I cannot contradict the person I am caring for as they get very angry and tell me that I never support them and that I always have to be right. I only contradict them when I know that what they say is not right - I try and explain in a positive way but the person ends up getting angry and upset. I am also tired of having to have a battle over everything. If I want to change the sheets or do some washing it is always very hard and I am not allowed to do these things without an argument. I do them when they have to be changed and I don't want to be blunt and upset the person. It is really hard.
Any suggestions on how I can get things done without a constant battle and how to explain the reality of a situation without upsetting the person? I am just constantly feeling exhausted. :-(
Yes, highly frustrating! May I ask who it is you care for, as that can affect how they treat you. For example, a parent may assume you are still a 'little girl' and want to boss you around, and not 'take orders' from you! Or be 'corrected'!

Also, if the person is elderly, do they have dementia do you think? It's impossible to 'reason' with someone with dementia - they just can't any longer. So telling them 'the sheets are dirty they need washing' wont' make sense to them.

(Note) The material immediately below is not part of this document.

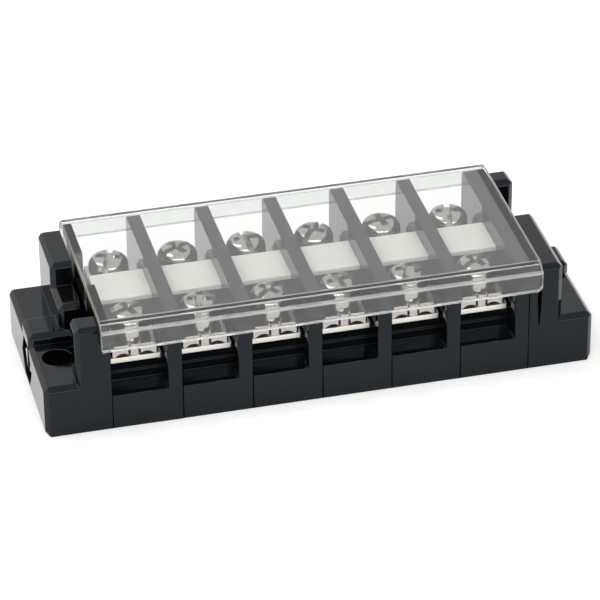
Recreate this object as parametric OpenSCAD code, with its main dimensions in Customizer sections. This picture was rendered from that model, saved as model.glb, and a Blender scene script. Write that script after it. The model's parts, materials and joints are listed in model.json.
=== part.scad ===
// Barrier terminal strip: six poles, moulded pole modules clamped between two
// end plates by a tie rod, screw clamps on both sides, clear lift-off cover.
// Millimetres. X runs along the strip, -Y is the front, +Z is up.
// The origin is at the centre of the mounting face.

/* [Pole modules] */
// Distance from one pole to the next
pitch = 14; // [13.5:0.5:18]
// Depth of the moulded base, front face to back face
base_depth = 39; // [38:0.5:46]
// Height of the low wall in front of each bay
lip_height = 7.5; // [6.5:0.1:8.5]
// Thickness of the barrier between two poles
barrier_t = 2.8; // [2.2:0.1:3.2]
// Height of the barrier tops
barrier_top = 23.4; // [23.1:0.1:27]
// How far the barrier edges stand back from the base faces
barrier_setback = 0.1; // [0.05:0.05:0.4]
// Chamfer on the top corners of a barrier
barrier_chamfer = 0.7; // [0.3:0.1:1]
// Distance of the bar seat's wall from the middle line
seat_half = 13.6; // [13:0.1:14]
// Depth of the small ledge at the foot of that wall
ledge_depth = 0.5; // [0.3:0.1:0.8]
// Height of that ledge
ledge_height = 9.3; // [9:0.1:10.5]
// Height of the floor that carries the terminal bar
seat_height = 11.8; // [11.5:0.1:13]
// Width of the ridge between the front and back screws
ridge_width = 9.2; // [8.4:0.2:9.4]
// Height of the ridge that carries the marker strip
ridge_top = 18.4; // [17.6:0.1:19]
// Small chamfer on the front and back edges of the base
lip_chamfer = 0.12; // [0.1:0.02:0.5]
// Broken edge on both sides of each seam
seam_chamfer = 0.15; // [0.1:0.05:0.3]

/* [End plates] */
// Length of an end plate, from its seam to its end face
end_length = 13.3; // [13:0.1:16]
// Thickness of the wall that closes the outer bay
end_wall_t = 1.72; // [1.5:0.01:2]
// Width of the groove between that wall and the towers
groove_w = 0.7; // [0.5:0.1:0.8]
// Height of the bottom of that groove
groove_floor = 9.8; // [9:0.1:10.4]
// Thickness of the towers, along the strip
tower_t = 4.4; // [3.9:0.1:4.6]
// Height of the towers
tower_top = 23.3; // [22:0.1:25]
// Height of the mounting foot
foot_top = 11; // [10.8:0.1:12]
// Chamfer on the outer edges of the end plates
edge_chamfer = 1; // [0.6:0.1:1.2]
// Chamfer along the bottom of an end face
toe_chamfer = 0.9; // [0.4:0.1:1]
// Length of the left plate's front tower
left_front_tower = 5.8; // [5:0.1:7]
// Length of the left plate's back tower
left_back_tower = 14; // [13.5:0.1:14.4]
// Length of the low block in front of that tower
low_block = 7.9; // [7:0.1:8.5]
// Length of the right plate's front tower
right_front_tower = 21.3; // [19.5:0.1:22]
// Length of the right plate's back tower
right_back_tower = 5.3; // [4.6:0.1:6.5]
// Length of the raised pad over the nut pocket
pad_length = 7.8; // [7.6:0.1:9]
// Distance of the pad from the middle line, towards the back
pad_offset = 0.5; // [0:0.1:0.8]
// Height of the raised pad
pad_top = 13.2; // [12.8:0.1:14]

/* [Mounting holes] */
// Diameter of a mounting hole
mount_hole_d = 5.8; // [4.5:0.1:6]
// Distance of a mounting hole from the end face
mount_hole_inset = 4.7; // [4.5:0.1:5.2]
// Distance of a mounting hole from the middle line
mount_hole_offset = 8.5; // [8.4:0.1:9.2]

/* [Tie rod] */
// Diameter of the tie rod
rod_d = 5; // [4:0.5:5]
// Distance of the tie rod from the middle line
rod_offset = 0; // [-0.1:0.1:0.1]
// Height of the tie rod's axis
rod_height = 5.75; // [5.6:0.05:5.9]
// Width across flats of the rod's nut
nut_af = 8; // [7:0.5:8]
// Thickness of the rod's nut
nut_t = 4; // [3:0.1:4.2]
// Depth of the nut pocket in the end face
pocket_depth = 5.5; // [5.5:0.1:6]
// Length of rod that stands out of its nut
rod_end = 1.2; // [0.5:0.1:1.2]

/* [Terminals] */
// Thickness of the terminal bar
bar_t = 1.13; // [0.8:0.01:1.5]
// Length of the terminal bar, front to back
bar_length = 29.6; // [29:0.1:31]
// Corner radius of the terminal bar
bar_corner = 0.4; // [0.3:0.1:1]
// Distance of a terminal screw from the middle line
screw_offset = 10; // [9.8:0.1:10.2]
// Diameter of the terminal screw's shank
screw_d = 3.9; // [3.4:0.1:4]
// Length of the terminal screw under its head
screw_length = 10; // [8:0.5:10.5]
// Diameter of the screw head
head_d = 8; // [7:0.1:8.4]
// Height of the screw head
head_h = 3.1; // [2.6:0.1:3.2]
// Width and depth of the clamp plate
clamp_size = 9.4; // [9:0.1:9.5]
// Thickness of the clamp plate's lower layer
clamp_lower_t = 1.95; // [1.6:0.05:2.1]
// Thickness of the clamp plate's folded upper layer
clamp_upper_t = 0.85; // [0.6:0.05:1]
// Width of the tab between the clamp plate's two wire grooves
groove_tab = 1.65; // [1.5:0.05:2]
// Height of the wire grooves under the clamp plate
wire_groove_h = 0.75; // [0.5:0.05:0.9]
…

Finally, people who are ill and dependent on others can get very frustrated at their own helplessness and, grimly, take that out on the very person who is looking after them!

What was this person like before they needed care? Were they cooperative and appreciative, or were they already 'difficult' and 'controlling' etc etc??
No advice but I can relate to your post as in a similar situation with my older husband. I cannot seem to do anything right and he has no comprehension on how caring for him for the last 5 years has affected my emotional health. I guess ill people especially those suffering from dementia, are selfish. He even resents my telephone befriender as he says HE is the one who has health problems so why should I have someone helping me!!!!

I do agree with Jenny's comments. What health problems does the person you are caring for suffer from? Is it potentially dementia related? Do you live with them?

I do feel that you have to put your welfare first and could you join a local Carer's organisation? I cannot easily get out but I do have a telephone befriender who phones - she was a carer herself so is well aware what the reality is. Also take any chance to get away from the person you are caring for and leave the house.I know this can be very hard to do but the constant carping and walking on eggshells wears down the strongest person.
You can't change who you are, and you can't change the person you're caring for.

We've been married for 47 years now, the first 45 completely free of arguments (yes, really!) but the last two have been awful in that respect. We probably argue about something at least once a day, and I hate it, but I can't not do it. My wife has cognitive issues and memory problems and often comes up with some very strange reasonings. If she is wrong I'm afraid I will not let it pass, I can't, it's not me.

The worst of it is when we argue about the same thing several times cos she's forgotten that I've already proved her wrong the previous day and the day before that etc etc..

I know she's no longer the girl I married, but I also know it's not her, it's the MS. It's just how things are now, for better or worse etc etc.......
Would I be right in thinking you are caring without any help or support for someone who is bedbound? Do you have any life of your own? Time Off? Holidays?
One person can't do this all by herself long term. Has he/she had a Needs Assessment from Social Services, and you, a Carers Assessment? Claiming PIP or Attendance Allowance?
It DOESN'T have to be like this, help is available, and we will give you all the support we can to help you change things.